Cocktail party effect
The ability to focus on one stimulus while filtering out other stimuli, especially at a party where there are a lot of simultaneous conversations.
Divided attention
The ability to pay attention to, or carry out, two or more different tasks simultaneously.
Processing capacity
The amount of information input that a person can handle. This sets a limit on the person's ability to process information.

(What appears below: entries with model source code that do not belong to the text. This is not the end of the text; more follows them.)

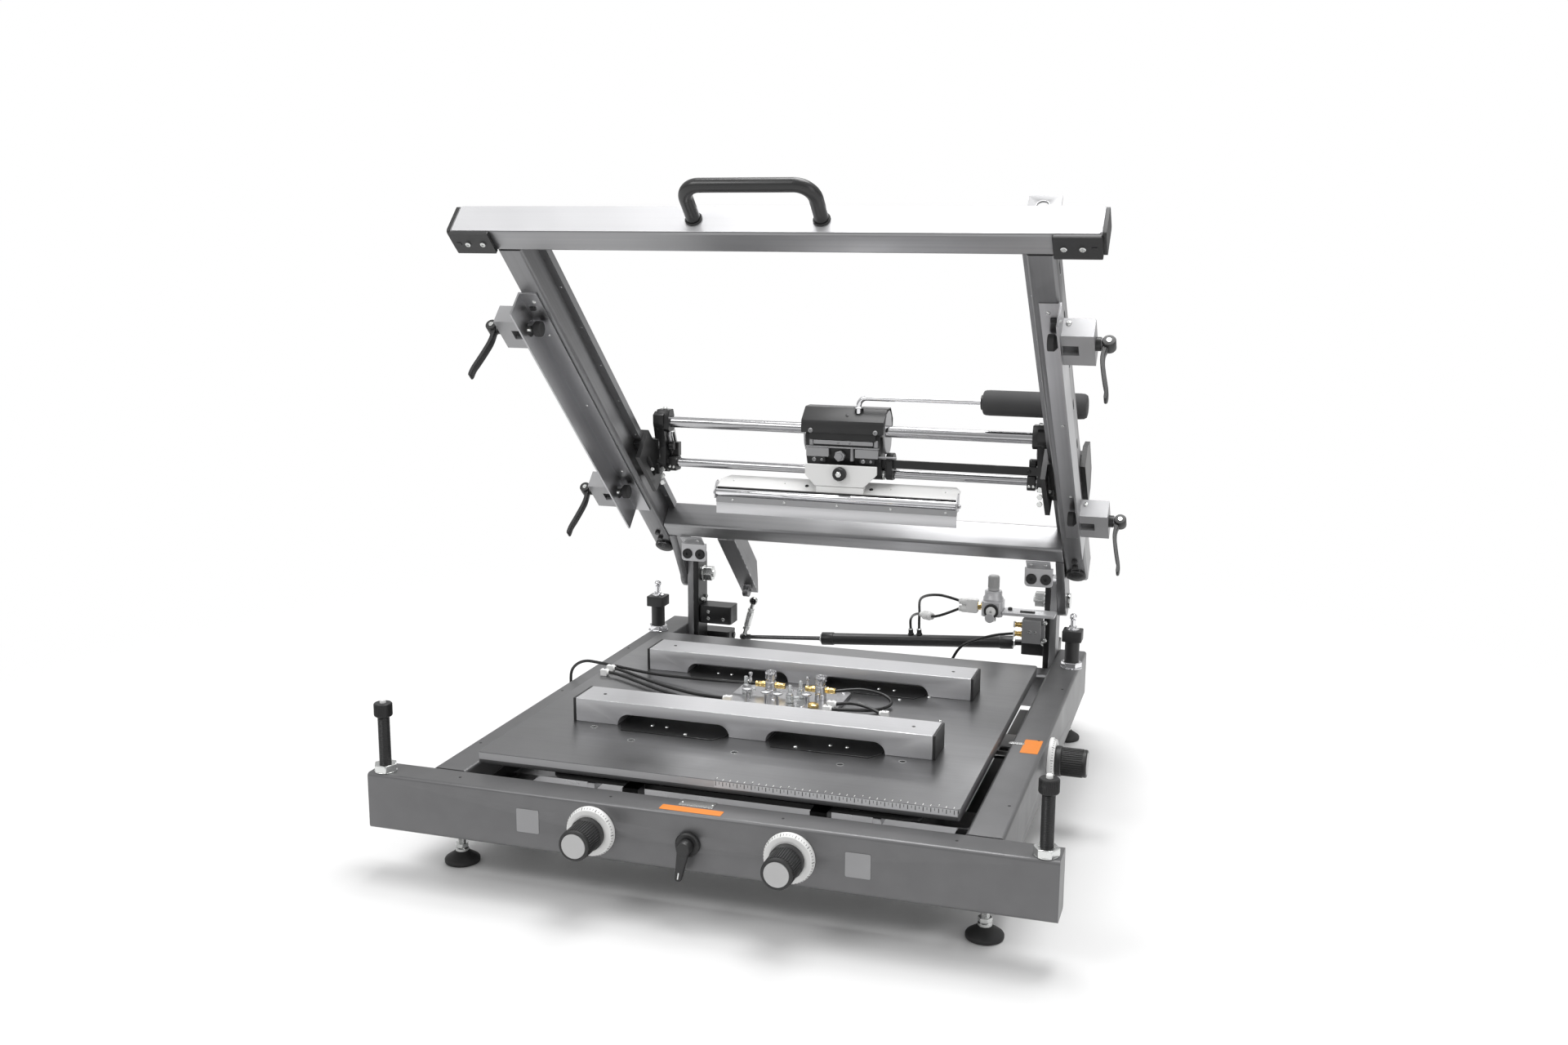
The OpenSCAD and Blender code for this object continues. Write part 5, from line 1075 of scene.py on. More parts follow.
PLUG_PIECES = [build("hose_plug", plug, PLUG, "table", WHITE_PLASTIC, ["manifold"]),
               build("hose_plug_nut", hexagon(12, 8.5, 0.7).at(move(0, 0, 8.5)), PLUG, "table", BRASS,
                     ["manifold"])]
build("cluster_posts_and_pins", chrome, HERE, "table", POLISHED, ["manifold"])
build("cluster_brass", gold, HERE, "table", BRASS, ["manifold"])
build("cluster_clear_fittings", glass, HERE, "table", CLEAR, ["manifold"])
build("cluster_push_fittings", pale, HERE, "table", WHITE_PLASTIC, ["manifold"])

# -------------------- regulator, valve block and what carries them
SHELF_Z, SHELF_X, COLUMN_Y, REG_W, REG_Z, REG_H = 76.0, 258.0, 897.0, 37.0, 71.0, 45.0
REG_X, REG_MID = SHELF_X - REG_W / 2, COLUMN_Y - REG_W / 2
alloy, chrome, black, gold, white = solids(5)
alloy.add(box(RAIL_IN - SHELF_X, REG_W, 6, 1.0), BASE @ move((RAIL_IN + SHELF_X) / 2, REG_MID, SHELF_Z))
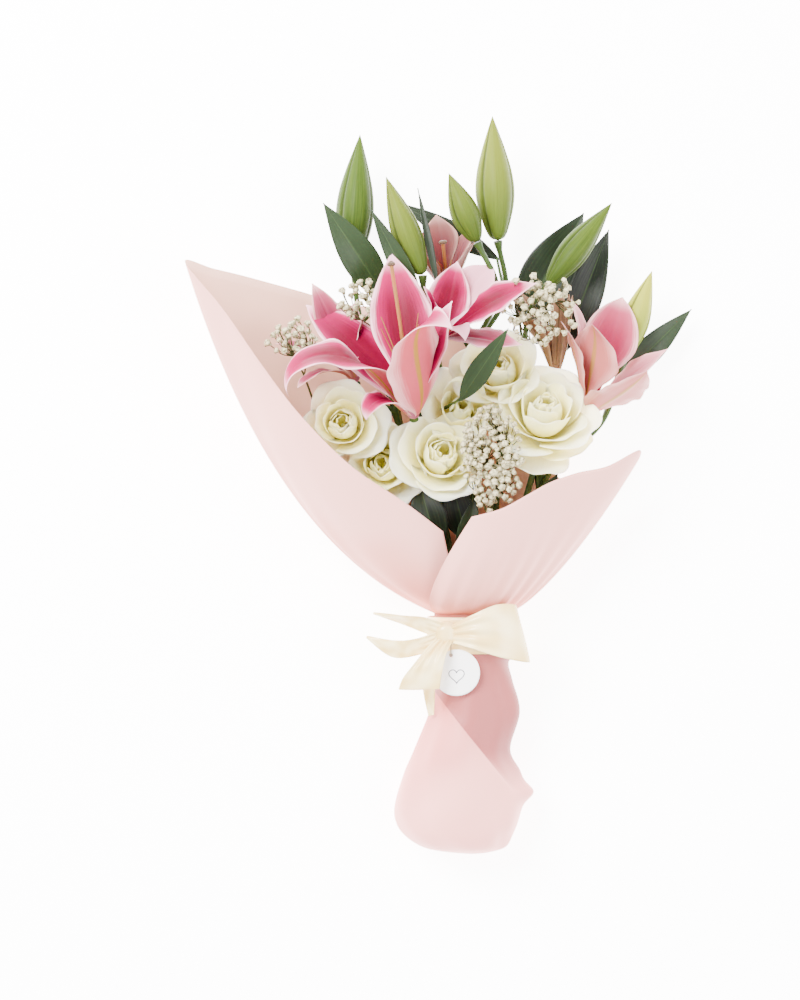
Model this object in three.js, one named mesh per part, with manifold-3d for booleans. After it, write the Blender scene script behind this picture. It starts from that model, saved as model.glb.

Executive attention network
The attention network responsible for executive functions.
Preattentive stage
The first stage of Treisman's feature integration theory, in which an object is analyzed into its features.
Binding Problem
The problem of explaining how an object's individual features become bound together.
Dichotic listening
The procedure of presenting one message to the left ear and a different message to the right ear.
Shadowing
The procedure of repeating a message out loud as it is heard. Shadowing is commonly used in conjunction with studies of selective attention that use the dichotic listening procedure.
Focused attention stage
The second stage of Treisman's feature integration theory. According to the theory, attention causes the combination of features into perception of an object.
Mind wandering
Thoughts that come from within a person, often unintentionally. In early research it was called daydreaming.
Operant Conditioning
Type of conditioning championed by B.F. Skinner, which focuses on how behavior is strengthened by presentation of positive reinforcers, such as food or social approval, or withdrawal of negative reinforcers, such as a shock or social rejection.